Kalau kita membiarkan kesalahan administratif, yang sejatinya bisa dikoreksi lewat sanksi etik atau evaluasi kebijakan, menjadi pintu masuk pemidanaan. Maka kita sedang memperdagangkan hukum demi kepentingan politik sesaat. Kita sedang menciptakan preseden berbahaya, di mana diskresi menjadi dosa, dan keberanian membuat kebijakan justru dibayar dengan jeruji besi.

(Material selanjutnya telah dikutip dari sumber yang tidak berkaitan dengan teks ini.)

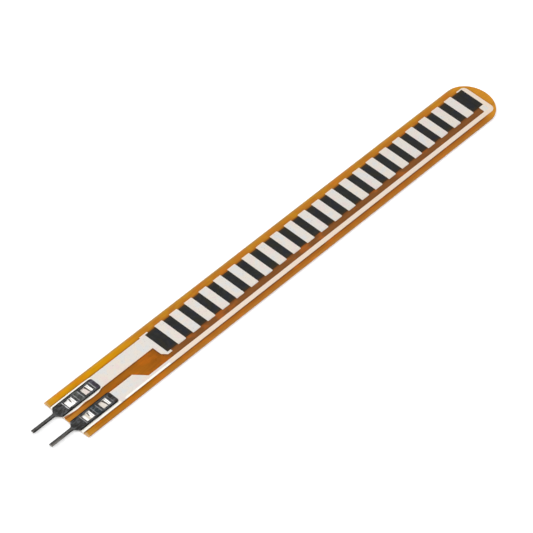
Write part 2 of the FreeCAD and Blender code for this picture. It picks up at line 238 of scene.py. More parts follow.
class Bench:
    """Lays the nodes of a material, or of the world, in a few plain steps."""

    def __init__(self, tree: bpy.types.NodeTree) -> None:
        """Clears the tree that it works on."""
        self.tree = tree
        self.tree.nodes.clear()

    def node(self, kind: str, **settings: object) -> bpy.types.Node:
        """Adds a node.

        Args:
            kind: Blender's name for the kind of node.
            **settings: Properties to set on it.

        Returns:
            The node.
        """
        made = self.tree.nodes.new(kind)
        for name, value in settings.items():
            setattr(made, name, value)
        return made

    def feed(self, socket: Socket, value: Number | Colour | Sequence[float]) -> None:
        """Joins an input to another node, or sets its plain value.

        Args:
            socket: The input to feed.
            value: An output of another node, a number, a vector or a colour.
        """
        if isinstance(value, bpy.types.NodeSocket):
            self.tree.links.new(value, socket)
        elif socket.type == "RGBA":
            socket.default_value = (*value, 1.0)
        else:
            socket.default_value = value

    def fill(self, node: bpy.types.Node, **sockets: Number | Colour) -> bpy.types.Node:
        """Feeds inputs of a node by their names.

        Args:
            node: The node.
            **sockets: What goes into each input, with underscores for the spaces in its name.

        Returns:
            The same node.
        """
        for name, value in sockets.items():
            self.feed(node.inputs[name.replace("_", " ")], value)
        return node

    def parts(self, vector: Socket) -> tuple[Socket, Socket, Socket]:
        """Splits a vector.

        Args:
            vector: The vector.

        Returns:
            Its X, Y and Z.
        """
        split = self.node("ShaderNodeSeparateXYZ")
        self.feed(split.inputs[0], vector)
        return split.outputs[0], split.outputs[1], split.outputs[2]

    def stretched(self, vector: Socket, by: Sequence[float]) -> Socket:
        """Multiplies each part of a vector.

        Args:
            vector: The vector.
            by: One factor for each axis.

        Returns:
            The product.
        """
        product = self.node("ShaderNodeVectorMath", operation="MULTIPLY")
        self.feed(product.inputs[0], vector)
        self.feed(product.inputs[1], by)
        return product.outputs[0]

    def step(self, step: Step, *terms: Number) -> Socket:
        """Takes one step of arithmetic.

        Args:
            step: The step.
            *terms: What goes in.

        Returns:
            The result.
        """
        node = self.node("ShaderNodeMath", operation=step.value)
        for socket, term in zip(node.inputs, terms):
            self.feed(socket, term)
        return node.outputs[0]

    def plus(self, first: Number, second: Number) -> Socket:
        """The sum of two numbers."""
        return self.step(Step.ADD, first, second)

    def minus(self, first: Number, second: Number) -> Socket:
        """The first number less the second."""
        return self.step(Step.SUBTRACT, first, second)

    def rest(self, share: Socket) -> Socket:
        """What a share leaves of 1."""
        return self.minus(1.0, share)

    def size(self, value: Socket) -> Socket:
        """A number without its sign."""
        return self.step(Step.ABSOLUTE, value)

    def times(self, *terms: Number) -> Socket:
        """The product of two or more numbers."""
        return reduce(partial(self.step, Step.MULTIPLY), terms)

    def largest(self, *terms: Number) -> Socket:
        """The largest of two or more numbers."""
        return reduce(partial(self.step, Step.MAXIMUM), terms)

    def between(self, share: Socket, none: float, full: float) -> Socket:
        """A number that moves with a share.

        Args:
            share: The share.
            none: The number at a share of 0.
            full: The number at a share of 1.

        Returns:
            The number.
        """
        return self.step(Step.MULTIPLY_ADD, share, full - none, none)

    def ramp(self, value: Socket, reach: Span, heights: Span) -> Socket:
        """A soft step from one height to another.

        Args:
            value: What is measured.
            reach: Where the step starts and where it ends, the lower place first.
            heights: Its height before and after.

        Returns:
            The height.
        """
        step = self.node("ShaderNodeMapRange", interpolation_type="SMOOTHSTEP")
        self.fill(step, Value=value, From_Min=reach[0], From_Max=reach[1])
        self.fill(step, To_Min=heights[0], To_Max=heights[1])
        return step.outputs[0]

    def past(self, value: Socket, start: float, end: float) -> Socket:
        """A soft step: 0 before start, 1 past end.

        Args:
            value: What is measured.
            start: Where the step leaves 0.
            end: Where it reaches 1; below start for a falling step.

        Returns:
            The height of the step.
        """
        if start <= end:
            return self.ramp(value, (start, end), (0.0, 1.0))
        return self.ramp(value, (end, start), (1.0, 0.0))

    def within(self, value: Socket, low: float, high: float, soft: float) -> Socket:
        """1 between two places and 0 outside them.

        Args:
            value: What is measured.
            low: The lower place.
            high: The upper place.
            soft: Width of the step at each.

        Returns:
            The mask.
        """
        half = soft / 2
        rise = self.past(value, low - half, low + half)
        return self.times(rise, self.past(value, high + half, high - half))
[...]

Hukum yang Ditegakkan Secara Pilih Kasih Bukan Lagi Hukum
Kita tidak sedang hidup di negara dongeng. Kita tahu, publik tahu, dan dunia pun tahu: politik di Indonesia tidak steril dari intervensi. Maka, ketika penyelidikan terhadap Tom Lembong dimulai tidak lama setelah ia terang-terangan mendukung calon presiden oposisi, jangan salahkan publik jika mulai muncul kecurigaan. Bukan teori konspirasi, ini hanya realitas politik yang terlalu kasar untuk ditutupi.
Mengapa baru sekarang kasus 2015-2016 ini dibuka? Mengapa tajinya muncul setelah panggung politik berubah? Kalau memang hukum ditegakkan tanpa pandang bulu, mengapa hanya bulu oposisi yang dicabut satu per satu?
Vonis ini bukan sekadar tentang Tom Lembong. Ini adalah pesan. Pesan bahwa menjadi kritis bisa berujung kriminalisasi. Bahwa menyuarakan pendapat berbeda bisa diganjar penjara. Dan pesan ini menggema sampai ke dalam ruang-ruang rapat para pejabat: berhati-hatilah, karena membuat kebijakan demi rakyat bisa jadi kesalahan fatal!
Efek Gentar dan Birokrasi yang Lumpuh
Putusan ini akan dikenang bukan karena kekuatannya, tapi karena ketakutan yang ia timbulkan. Ia menjadi efek gentar (chilling effect) bagi seluruh birokrat negeri ini. Karena mulai hari ini, para pejabat akan berpikir dua kali sebelum mengambil keputusan berani. Mereka akan lebih memilih tunduk pada prosedur kaku ketimbang menolong rakyat dalam keadaan darurat.
Inilah paradoks hukum kita: ketika diskresi demi kepentingan publik dibungkam oleh prosedur yang dipertuhankan, maka fungsi pejabat publik berubah bukan lagi sebagai pengambil kebijakan, melainkan sebagai penghafal aturan.
Dan kalau ini terus dibiarkan, kita tak hanya kehilangan teknokrat seperti Tom Lembong, kita kehilangan masa depan birokrasi yang progresif.
Akhirnya, Siapa yang Sedang Diadili?
Pertanyaan yang lebih besar dari kasus ini adalah: siapa sebenarnya yang sedang diadili? Seorang menteri? Seorang tokoh oposisi? Atau nurani keadilan kita sendiri yang perlahan mulai mati?
Tom Lembong bisa saja kalah dalam putusan pengadilan, tapi negara lah yang sedang diuji. Dan jika vonis ini menjadi norma baru, maka bukan hanya demokrasi yang terancam, tapi keberanian untuk berpikir dan bertindak demi rakyat juga ikut dikubur.
Palu hakim boleh mengetuk. Tapi publik berhak menggugat: ini vonis atau vonis politik?